Reichsbürger legen eigene Schuldnerverzeichnisse an
Im Siegerland fordert zurzeit ein Anhänger der Reichsbürgerbewegung Behörden und Gerichte heraus. Den Siegener Landrat, einen Bürgermeister und einen Verwaltungsmitarbeiter hat er in ein Schuldnerverzeichnis im Internet eingetragen, offenbar, weil sie seine Schadensersatzforderungen nicht bezahlen. Auf journalistische Nachfragen reagiert der Mann nicht.
Auch die Siegener Amtsrichterin Susanne Kuschmann steht in dem Schuldnerverzeichnis. 7,5 Millionen Euro, zahlbar in Feinsilber, fordert der Mann von ihr. Als Grund dafür vermutet Richterin Kuschmann, dass sie eine Anordnung aus einem Urteil gegen den betreffenden Mann nicht zurückgenommen hatte. "Es ist ein Versuch, Behinderungen auszuüben und das System ein bisschen zu blockieren. Letztlich gelingt das nicht, es macht alles aber aufwendiger", sagt Kuschmann.
Wenn es den Reichsbürgern gelingt, ihre angeblichen Schadensersatzforderungen nicht nur in selbst angelegten Internet-Schuldnerverzeichnisse einzutragen, ist das meistens nur der Versuch einer Rufschädigung. Brenzliger wird es, wenn die Forderungen im Schuldnerverzeichnis von Malta landen – wie schon mehrfach von Reichsbürgern praktiziert. "Inhaltlich ist das Unsinn, aber das Problem ist, da hat man einen Vollstreckungsbescheid eines EU-Staates, und da muss man juristisch gegen vorgehen", rät der Verfassungsschutz.
Erfahrungen wie die des Ordnungsamtsleiters und der Richterin machen derzeit Behörden in vielen nordrhein-westfälischen Städten. Das Landesinnenministerium hat bereits Handlungsempfehlungen an die Kommunen verschickt. Darin wird geraten, sich nicht auf Diskussionen einzulassen, Forderungen auch juristisch durchsetzen – und verstärkt auf Eigensicherung beim Kontakt mit Reichsbürgern zu setzen.

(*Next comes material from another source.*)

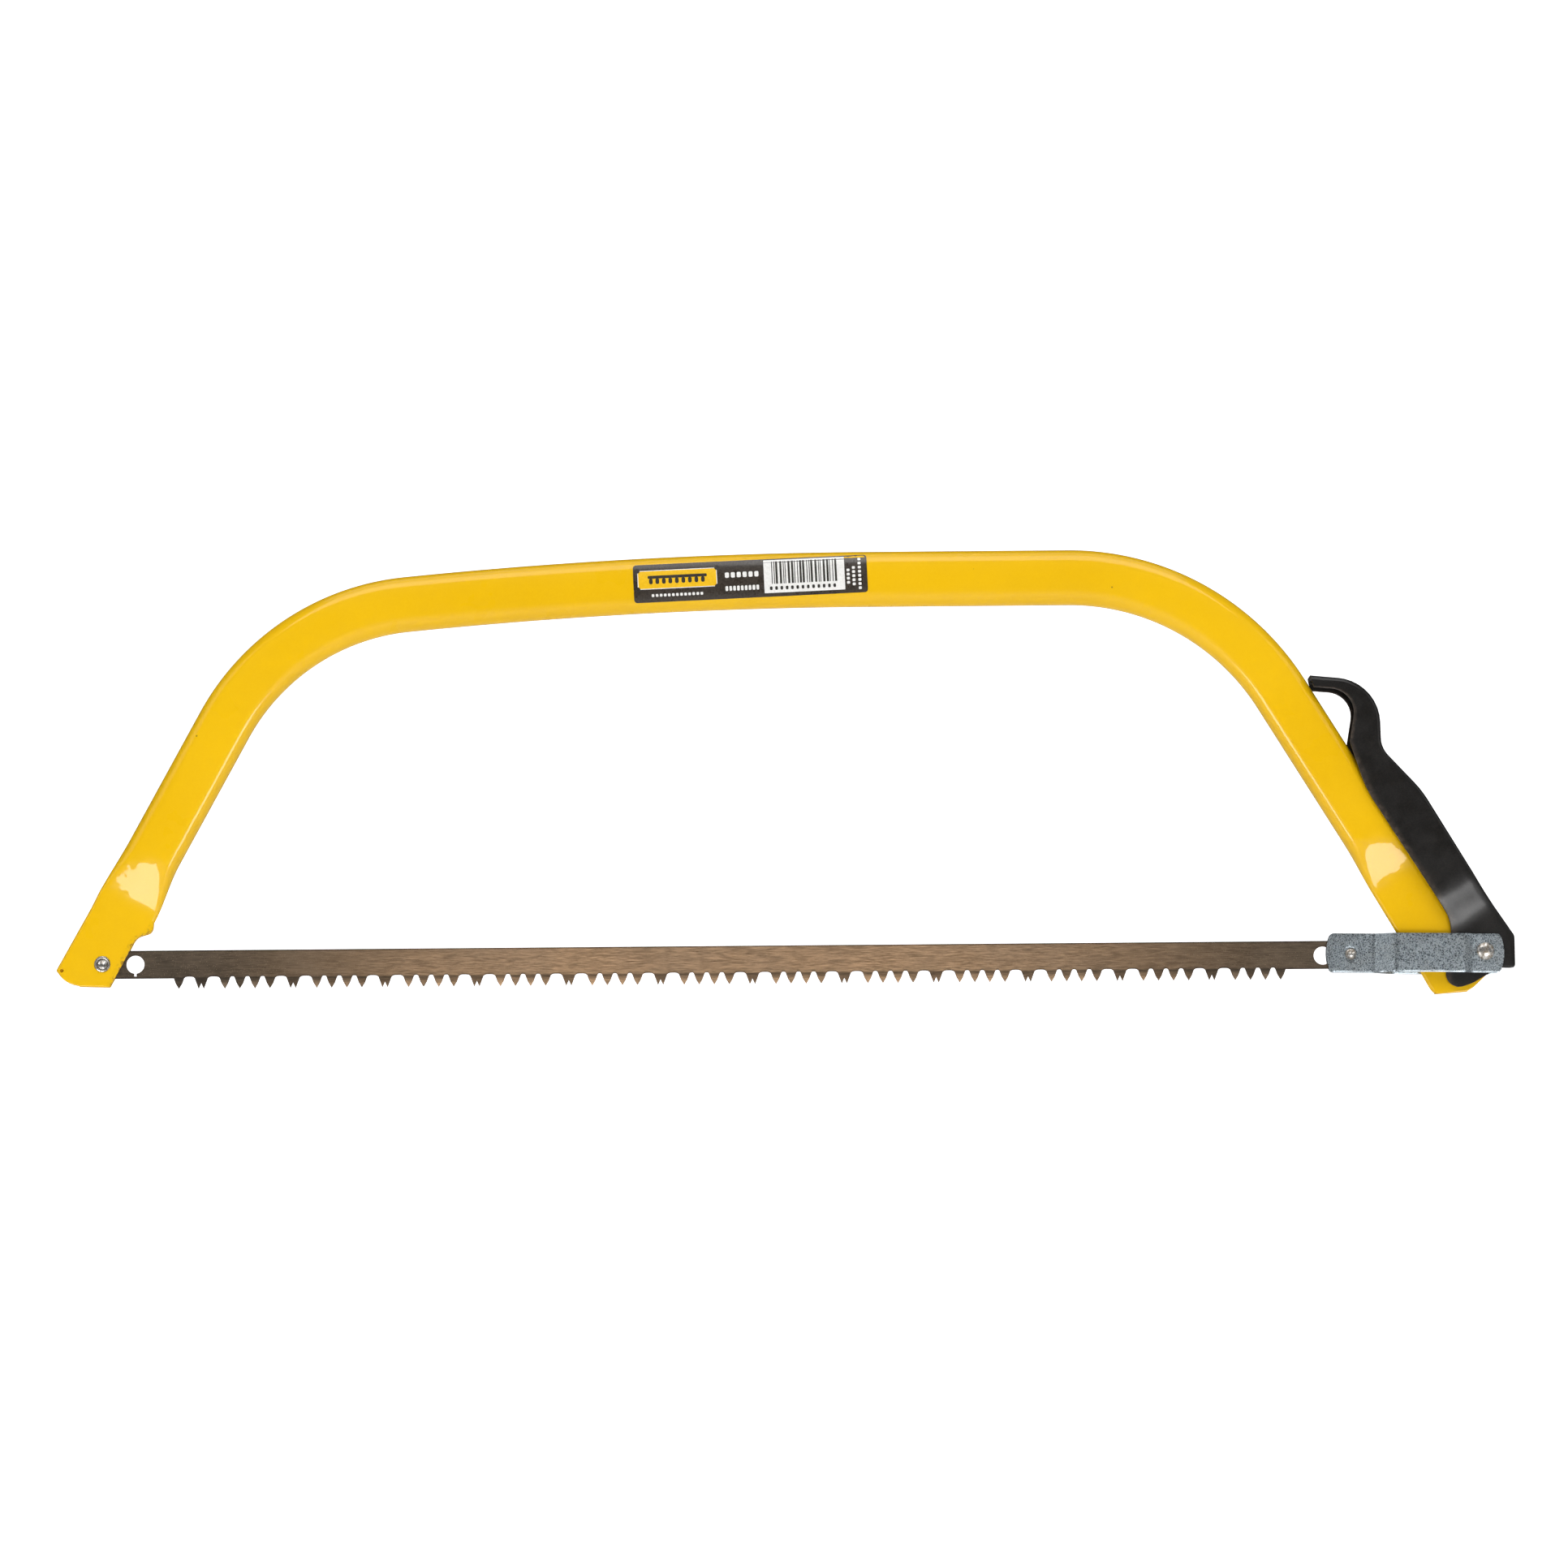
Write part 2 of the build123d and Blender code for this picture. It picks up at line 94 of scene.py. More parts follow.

Das auch vor dem Hintergrund, dass viele Reichsbürger eine Nähe zum Rechtsextremismus haben. "Waffenbesitz bei Ideologen, die eigentlich die Bundesrepublik Deutschland ablehnen, ist höchst gefährlich, und deswegen sind wir als Sicherheitsbehörden da besonders sensibel", sagt Burkhard Freier. "Hier besteht die Gefahr, dass die Waffen möglicherweise eingesetzt werden."
Der Vertreter des "Freistaates Preußen", der eine Kalaschnikow kaufen wollte, wurde kürzlich vom Landgericht Paderborn freigesprochen. Weil dem Waffenhändler rechtzeitig auffiel, wie abstrus die Legitimation des Reichsbürgers war, sei es beim nicht strafbaren Versuch geblieben, urteilte das Gericht.